Work required: Reproduce every entry in the listing without alteration.
** START OF Records for this exercise **
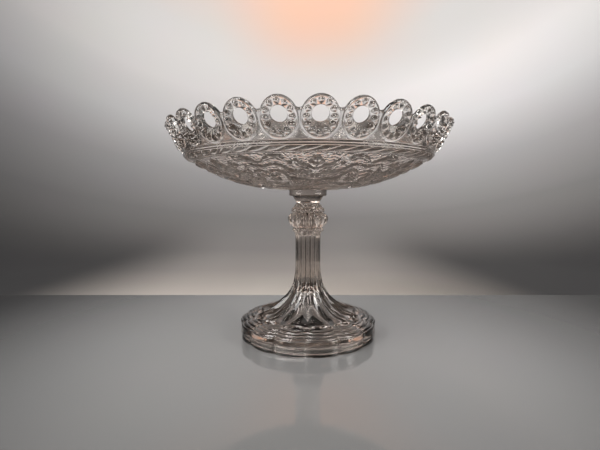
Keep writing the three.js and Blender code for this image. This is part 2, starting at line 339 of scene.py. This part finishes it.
def foot_rows(u):
    """The scalloped wall of the foot with its raised rim, and the ring that the foot stands on."""
    cusp = mound((1 - np.abs(u)) / 0.08)
    wall = FOOT_RADIUS - FOOT_SCALLOP * u * u - 0.5 * cusp
    rows = [(wall - 2.5, RIM_CREST - 0.75)]
    for turn in np.linspace(-0.3, 1, 10) * math.pi / 2:
        radius = wall - RIM_ROUNDING + RIM_ROUNDING * math.sin(turn)
        rows.append((radius, RIM_CREST - RIM_ROUNDING + RIM_ROUNDING * math.cos(turn)))
    for height in (9.0, 7.6, 6.2, 4.8, 3.4, 2.0):
        rows.append((wall - 0.3 * math.sin(math.pi * (10 - height) / 9), height))
    for turn in np.linspace(0, math.pi / 2, 5):
        radius = wall - RING_ROUNDING + RING_ROUNDING * math.cos(turn)
        rows.append((radius, RING_ROUNDING - RING_ROUNDING * math.sin(turn)))
    rows += [(wall - 3.6, 0), (FOOT_RADIUS - 6.6, 0), (FOOT_RADIUS - 7.3, 0.3)]
    return rows


def hollow_rows():
    """The plain hollow under the foot, up to its domed top."""
    rows = [tuple(spot) for spot in spline(HOLLOW, 40)]
    radius, low = HOLLOW[-1]
    for turn in np.linspace(0.1, 1, 12) * math.pi / 2:
        rows.append((radius * math.cos(turn), low + (HOLLOW_TOP - low) * math.sin(turn)))
    return rows


def pedestal_rows(angle):
    """Rows of points from the top of the neck down to the foot and up inside it, as (radius, height)."""
    u = panel_share(angle)
    top = PEDESTAL_TOP + FUSE
    rows = [(0, top)]
    rows += [(knop(angle, height), height) for height in np.arange(top, STEM_TOP + 0.1, -0.25)]
    rows += stem_rows(u) + skirt_rows(u)
    rows += terrace_rows(u, *rows[-1]) + foot_rows(u) + hollow_rows()
    return [(radius + 0 * u, height + 0 * u) for radius, height in rows]


def spline(knots, count):
    """Points on a smooth curve through the knots."""
    knots = np.asarray(knots, float)
    ends = np.vstack([2 * knots[0] - knots[1], knots, 2 * knots[-1] - knots[-2]])
    spots = []
    for t in np.linspace(0, len(knots) - 1, count):
        k = min(int(t), len(knots) - 2)
        f = t - k
        a, b, c, d = ends[k:k + 4]
        spots.append(b + 0.5 * f * (c - a + f * (2 * a - 5 * b + 4 * c - d + f * (3 * (b - c) + d - a))))
    return np.array(spots)


def pedestal_shape():
    """The neck, knop, stem and hollow foot as one closed surface."""
    share = np.arange(PANELS * PANEL_COLUMNS) / PANEL_COLUMNS
    angle = PANEL_PHASE + PANEL_PITCH * (share - CROWDING / TAU * np.sin(TAU * share))
    return surface_of([place(radius, angle, height) for radius, height in pedestal_rows(angle)])


def wafer_shape():
    """The disc of glass between bowl and pedestal, with the slightly uneven side of hot worked glass."""
    angle = TAU * np.arange(WAFER_COLUMNS) / WAFER_COLUMNS
    low, high = PEDESTAL_TOP, DISH_FLOOR + FUSE
    section = [(0, high), (13.2, high), (13.9, high - 0.2), (14.4, high - 0.6), (WAFER_RADIUS, high - 1.2)]
    section += [(14.55, 110.4), (14.5, 109.6), (14.55, 108.8), (WAFER_RADIUS, 108.3)]
    section += [(14.4, low + 0.5), (13.9, low + 0.15), (13.2, low), (0, low)]
    wave = 0.05 * np.sin(3 * angle + 0.6) + 0.04 * np.sin(7 * angle + 2)
    return surface_of([place(radius + wave * (radius > 14), angle, height) for radius, height in section])


def band_point(centre_angle, x, y, w):
    """Places on the leaning band: x to the right of a loop's middle, y up the lean, w out of the band."""
    middle = BAND_RADIUS + y * math.sin(LEAN)
    radius = middle + w * math.cos(LEAN)
    height = BAND_HEIGHT + y * math.cos(LEAN) - w * math.sin(LEAN)
    return place(radius, centre_angle + x / middle, height)


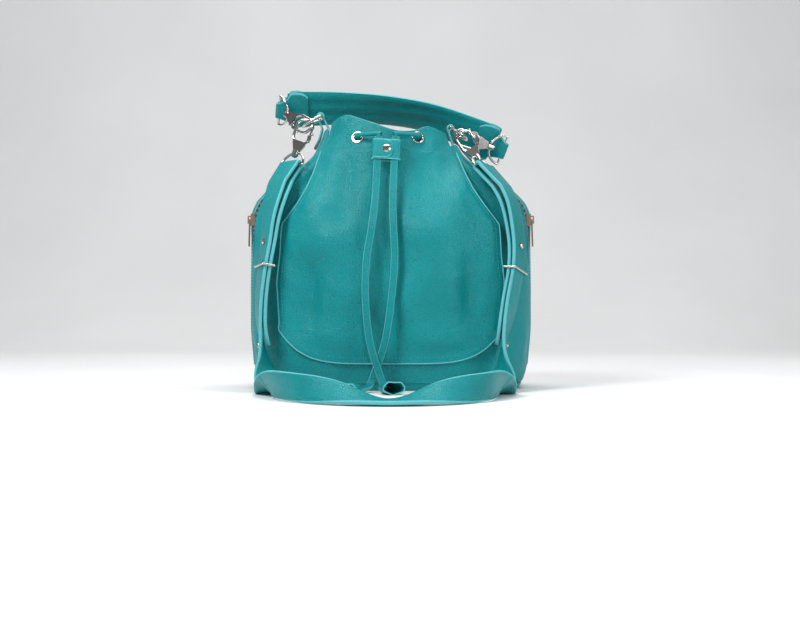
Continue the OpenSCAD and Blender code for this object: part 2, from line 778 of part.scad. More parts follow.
** END OF Records for this exercise **
Result of this task:
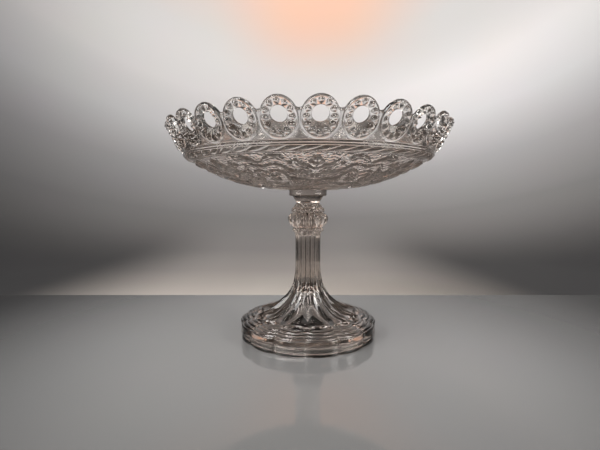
Keep writing the three.js and Blender code for this image. This is part 2, starting at line 339 of scene.py. This part finishes it.
def foot_rows(u):
    """The scalloped wall of the foot with its raised rim, and the ring that the foot stands on."""
    cusp = mound((1 - np.abs(u)) / 0.08)
    wall = FOOT_RADIUS - FOOT_SCALLOP * u * u - 0.5 * cusp
    rows = [(wall - 2.5, RIM_CREST - 0.75)]
    for turn in np.linspace(-0.3, 1, 10) * math.pi / 2:
        radius = wall - RIM_ROUNDING + RIM_ROUNDING * math.sin(turn)
        rows.append((radius, RIM_CREST - RIM_ROUNDING + RIM_ROUNDING * math.cos(turn)))
    for height in (9.0, 7.6, 6.2, 4.8, 3.4, 2.0):
        rows.append((wall - 0.3 * math.sin(math.pi * (10 - height) / 9), height))
    for turn in np.linspace(0, math.pi / 2, 5):
        radius = wall - RING_ROUNDING + RING_ROUNDING * math.cos(turn)
        rows.append((radius, RING_ROUNDING - RING_ROUNDING * math.sin(turn)))
    rows += [(wall - 3.6, 0), (FOOT_RADIUS - 6.6, 0), (FOOT_RADIUS - 7.3, 0.3)]
    return rows


def hollow_rows():
    """The plain hollow under the foot, up to its domed top."""
    rows = [tuple(spot) for spot in spline(HOLLOW, 40)]
    radius, low = HOLLOW[-1]
    for turn in np.linspace(0.1, 1, 12) * math.pi / 2:
        rows.append((radius * math.cos(turn), low + (HOLLOW_TOP - low) * math.sin(turn)))
    return rows


def pedestal_rows(angle):
    """Rows of points from the top of the neck down to the foot and up inside it, as (radius, height)."""
    u = panel_share(angle)
    top = PEDESTAL_TOP + FUSE
    rows = [(0, top)]
    rows += [(knop(angle, height), height) for height in np.arange(top, STEM_TOP + 0.1, -0.25)]
    rows += stem_rows(u) + skirt_rows(u)
    rows += terrace_rows(u, *rows[-1]) + foot_rows(u) + hollow_rows()
    return [(radius + 0 * u, height + 0 * u) for radius, height in rows]


def spline(knots, count):
    """Points on a smooth curve through the knots."""
    knots = np.asarray(knots, float)
    ends = np.vstack([2 * knots[0] - knots[1], knots, 2 * knots[-1] - knots[-2]])
    spots = []
    for t in np.linspace(0, len(knots) - 1, count):
        k = min(int(t), len(knots) - 2)
        f = t - k
        a, b, c, d = ends[k:k + 4]
        spots.append(b + 0.5 * f * (c - a + f * (2 * a - 5 * b + 4 * c - d + f * (3 * (b - c) + d - a))))
    return np.array(spots)


def pedestal_shape():
    """The neck, knop, stem and hollow foot as one closed surface."""
    share = np.arange(PANELS * PANEL_COLUMNS) / PANEL_COLUMNS
    angle = PANEL_PHASE + PANEL_PITCH * (share - CROWDING / TAU * np.sin(TAU * share))
    return surface_of([place(radius, angle, height) for radius, height in pedestal_rows(angle)])


def wafer_shape():
    """The disc of glass between bowl and pedestal, with the slightly uneven side of hot worked glass."""
    angle = TAU * np.arange(WAFER_COLUMNS) / WAFER_COLUMNS
    low, high = PEDESTAL_TOP, DISH_FLOOR + FUSE
    section = [(0, high), (13.2, high), (13.9, high - 0.2), (14.4, high - 0.6), (WAFER_RADIUS, high - 1.2)]
    section += [(14.55, 110.4), (14.5, 109.6), (14.55, 108.8), (WAFER_RADIUS, 108.3)]
    section += [(14.4, low + 0.5), (13.9, low + 0.15), (13.2, low), (0, low)]
    wave = 0.05 * np.sin(3 * angle + 0.6) + 0.04 * np.sin(7 * angle + 2)
    return surface_of([place(radius + wave * (radius > 14), angle, height) for radius, height in section])


def band_point(centre_angle, x, y, w):
    """Places on the leaning band: x to the right of a loop's middle, y up the lean, w out of the band."""
    middle = BAND_RADIUS + y * math.sin(LEAN)
    radius = middle + w * math.cos(LEAN)
    height = BAND_HEIGHT + y * math.cos(LEAN) - w * math.sin(LEAN)
    return place(radius, centre_angle + x / middle, height)


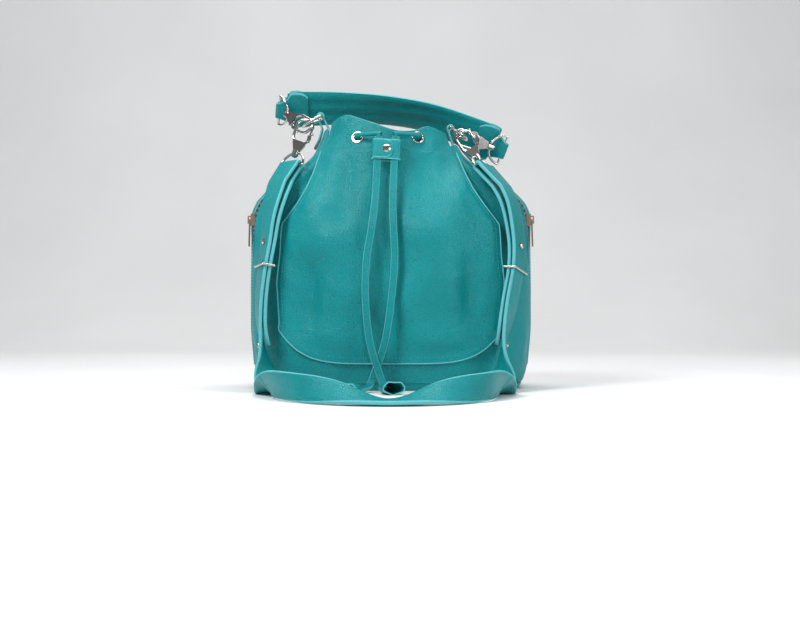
Continue the OpenSCAD and Blender code for this object: part 2, from line 778 of part.scad. More parts follow.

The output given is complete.